In 2018 the Ontario Electrical League (an industry association representing small and mid-size electrical contractors) received a grant from the Province of Ontario to initiate a new management framework for electrical apprenticeship. Ontario, like many other jurisdictions, has long suffered from low levels of enrolment and high levels of attrition, resulting in an ageing and shrinking workforce plus a severe shortage of apprentices and journey people.
The Big Rethink
OEL established Support Ontario Youth (SOY), a not for profit organization, to be a Group Sponsor that would hold the training agreement with the apprentice. This centralized oversight simplified the administration process for both apprentices and contractors considerably, and also created a safety net for apprentices when they needed to find a new sponsor. SOY was staffed with two full-time people to screen and select applicants, handle the administration related to their program, and lead the outreach to the contractors who employ them. Streamlining the complexity of the administrative procedures was a key contributor to its adoption by the contractors.
The grant also required SOY to set aggressive overall hiring targets and included substantive targets around diversification – more women, newcomers, visible minorities, indigenous and diff-abled.
The Right Fit
SOY partnered with Fit First® Technologies to create two interfaces that were critical to the program’s success.
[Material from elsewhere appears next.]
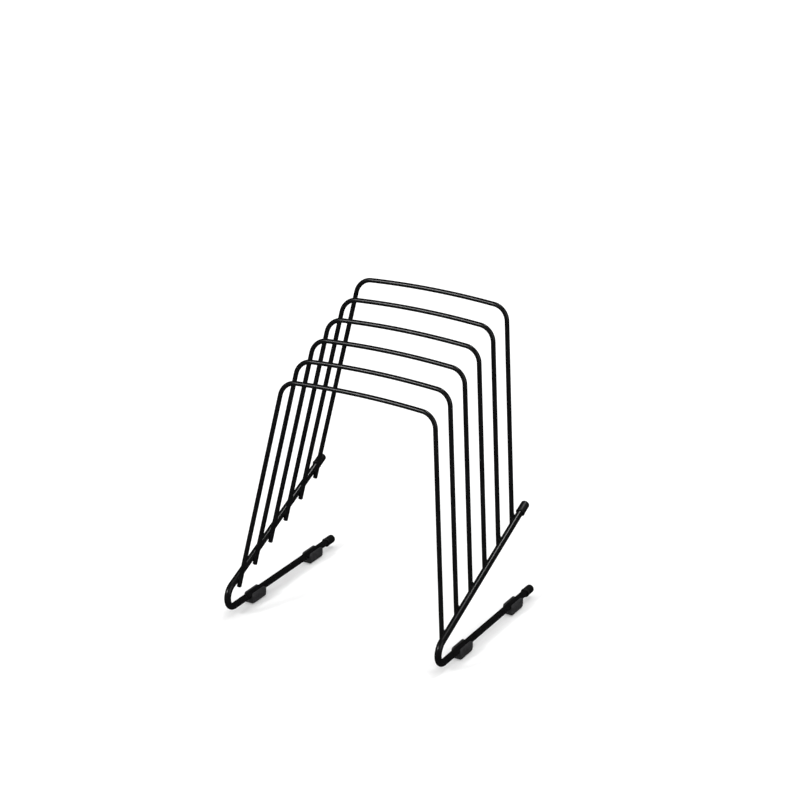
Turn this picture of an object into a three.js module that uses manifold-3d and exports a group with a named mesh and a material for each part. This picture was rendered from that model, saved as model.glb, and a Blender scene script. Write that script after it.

On the jobseeker side, each applicant would be evaluated on their behavioral compatibility with jobs in the Trade, and additional traits such as tenacity to determine their likelihood of completing the full five years of the apprenticeship. On the employer side, Fit First® built a proprietary job-matching board that made it easy for contractors to post open jobs and screen applicants for ‘fit’ in their business. This new approach was a way to attract and objectively ‘screen in’ the best talent to the industry and replace the “I got the job because I know someone” approach.
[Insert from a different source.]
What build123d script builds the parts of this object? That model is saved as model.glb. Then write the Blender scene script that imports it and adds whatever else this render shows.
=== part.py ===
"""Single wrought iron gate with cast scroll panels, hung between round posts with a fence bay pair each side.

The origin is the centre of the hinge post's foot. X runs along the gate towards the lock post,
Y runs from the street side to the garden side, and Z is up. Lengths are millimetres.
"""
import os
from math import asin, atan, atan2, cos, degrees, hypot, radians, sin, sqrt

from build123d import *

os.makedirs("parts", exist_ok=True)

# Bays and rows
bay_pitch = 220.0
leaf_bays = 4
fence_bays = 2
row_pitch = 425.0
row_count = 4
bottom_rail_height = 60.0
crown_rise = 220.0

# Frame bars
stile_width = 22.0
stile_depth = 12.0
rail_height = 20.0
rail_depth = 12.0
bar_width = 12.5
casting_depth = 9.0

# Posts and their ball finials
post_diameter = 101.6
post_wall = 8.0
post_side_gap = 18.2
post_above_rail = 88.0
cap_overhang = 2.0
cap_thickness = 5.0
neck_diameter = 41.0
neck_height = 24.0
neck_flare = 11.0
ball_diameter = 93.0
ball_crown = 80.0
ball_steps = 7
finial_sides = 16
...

In addition to Fit First®, SOY employed a marketing firm to generate applicant traffic to the job seeker site, as well as a company with a highly adaptable CRM to create an online logbook which continues to evolve.
A Well Oiled Machine
SOY relies extensively on Fit First®’s job-matching algorithms to identify the candidates best suited to the Trade. Their interview and evaluation process assists in selecting job ready candidates which reduces the recruiting time for employers. The program is designed specifically for small to medium employers who usually do not have HR staff, so this prescreening becomes a valuable service. The program has been extremely successful. Key metrics after two years of operation are impressive:
- SOY is running at roughly 200% of their required hiring objectives (which had initially seemed aggressive). The program is attracting an abundance of great talent, faster than contractors can absorb. SOY is currently only able to place 17% of candidates that meet their minimum FitScore® requirements.
- Attrition of new apprentices has decreased significantly – from roughly 40% to 3%, a 92% decrease. The new recruits with a strong job fit, stay longer.
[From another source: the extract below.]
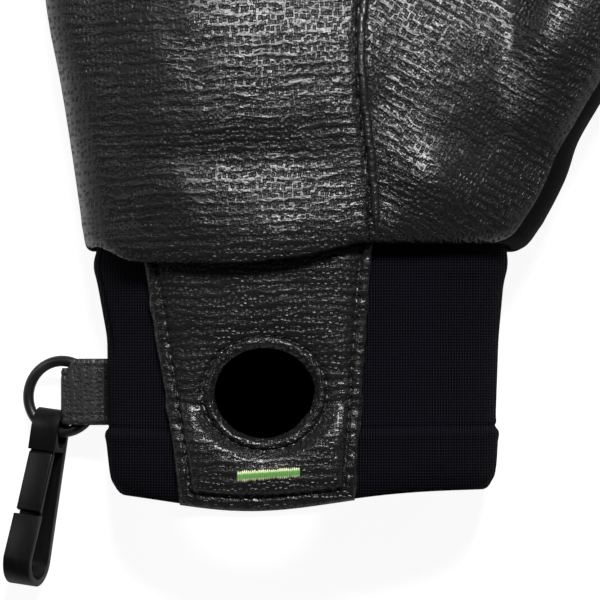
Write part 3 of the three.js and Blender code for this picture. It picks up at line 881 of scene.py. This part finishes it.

- A recent satisfaction survey of apprentices and employers showed a 91% satisfaction rate.
- 24% of the apprentices hired identify with at least one of the populations in the diversity targets which was also well above the mandated target. This clearly indicates that, when you lead with behavioral algorithms to screen for fit/compatibility, you avoid the unconscious bias that occurs when résumés are the first step. The inevitable outcome is a more diverse group of candidates.
Many elements have contributed to the success of the SOY initiative including:
- Simplicity. The Group Sponsor model creates a single point of contact for apprentices and employers, greatly reducing the administrative burden on both.
- Scale. From a marketing standpoint, SOY can promote the Trade and the apprenticeship opportunity more effectively and to a broader audience than an individual employer could, creating applicants in volume. Conversely, because SOY can aggregate employers and open job postings, they also build the demand side, making opportunity much more readily visible and available to jobseekers.
- Frictionless Marketplace. The SOY solution includes a job-matching platform that connects apprentices and journey people to employers who have posted open positions. It further provides employers with the tools (individualized interview guides, for example) that facilitate better hiring decisions. They are electrical contractors, after all, not HR professionals.
- Safety Net. Things do not always work out after placing an apprentice. SOY provides a safety net for apprentices in the event they need to find another employer, and coaching/support in the event they are facing challenges.
- The Science of Selection. From the outset, SOY relies upon a screening process that identifies the applicants who have a strong job ‘fit’ – those who are behaviorally well-suited for the realities of the job. The Fit First® behavioral assessment is integrated into the application process as the primary screen. The focus on ‘fit, first’ (looking for the right person, not the right résumé) has contributed significantly to creating opportunity for those who had historically faced barriers, and to the exceptionally low attrition rate the program has sustained.
Collaboration: the Foundation for Success
Focusing on the individual, measuring what matters most (and is reliably predictive of their eventual success), honoring their natural aptitudes, and placing them in situations to which they are best suited, has been a cornerstone of the success of the SOY Program.
Not only has SOY successfully addressed many of the procedural and administrative friction points inherent in any apprenticeship system; they have successfully demonstrated the value of a person-centric approach as a critical, core element in the total solution.
SOY’s success in the electrical trade has generated inquiries from other trades, including the Plumbing and Millwright trades, and an invitation by the Province to create a proposal to expand this approach even further – to a total of approximately 140 Trades. The model is a collaborative approach with industry stakeholders.